** Task goal **
Repeat verbatim the lines of the data below, beginning with the line containing "Model this object" and continuing to the end.

** BEGIN Material supplied **

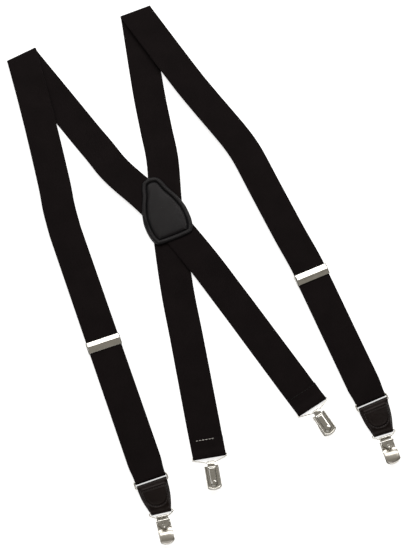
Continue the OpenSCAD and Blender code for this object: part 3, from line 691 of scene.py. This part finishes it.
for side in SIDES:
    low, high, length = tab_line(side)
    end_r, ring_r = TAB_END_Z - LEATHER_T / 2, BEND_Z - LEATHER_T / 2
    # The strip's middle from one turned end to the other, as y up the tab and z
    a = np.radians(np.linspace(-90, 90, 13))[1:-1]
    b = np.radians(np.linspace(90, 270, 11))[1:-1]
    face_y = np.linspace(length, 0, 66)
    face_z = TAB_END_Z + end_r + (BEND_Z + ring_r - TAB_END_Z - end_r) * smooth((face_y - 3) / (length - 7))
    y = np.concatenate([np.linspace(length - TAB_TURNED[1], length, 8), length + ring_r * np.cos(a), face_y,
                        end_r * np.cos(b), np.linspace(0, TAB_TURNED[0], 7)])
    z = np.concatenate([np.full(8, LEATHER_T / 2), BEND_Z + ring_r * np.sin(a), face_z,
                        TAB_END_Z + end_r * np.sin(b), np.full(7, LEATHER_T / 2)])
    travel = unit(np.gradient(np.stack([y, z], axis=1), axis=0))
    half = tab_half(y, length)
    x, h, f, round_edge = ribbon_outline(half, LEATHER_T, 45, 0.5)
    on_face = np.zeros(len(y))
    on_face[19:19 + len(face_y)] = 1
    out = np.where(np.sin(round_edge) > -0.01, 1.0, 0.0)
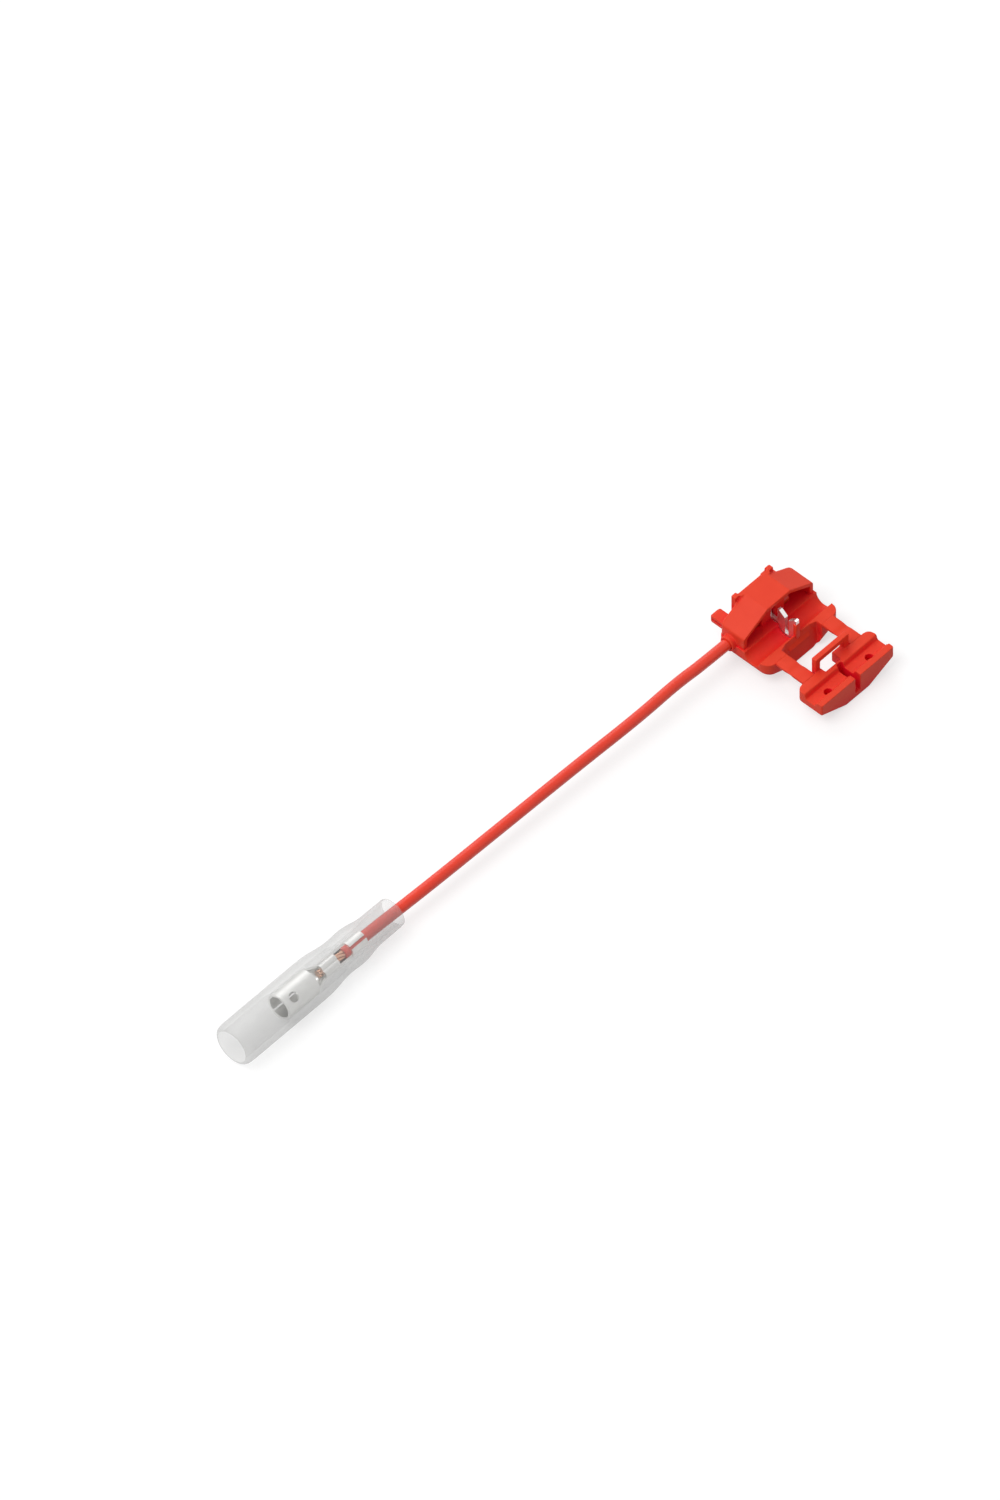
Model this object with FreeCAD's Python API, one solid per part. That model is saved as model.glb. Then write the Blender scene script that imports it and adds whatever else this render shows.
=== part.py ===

** END Material supplied **

** Result below **
Model this object with FreeCAD's Python API, one solid per part. That model is saved as model.glb. Then write the Blender scene script that imports it and adds whatever else this render shows.
=== part.py ===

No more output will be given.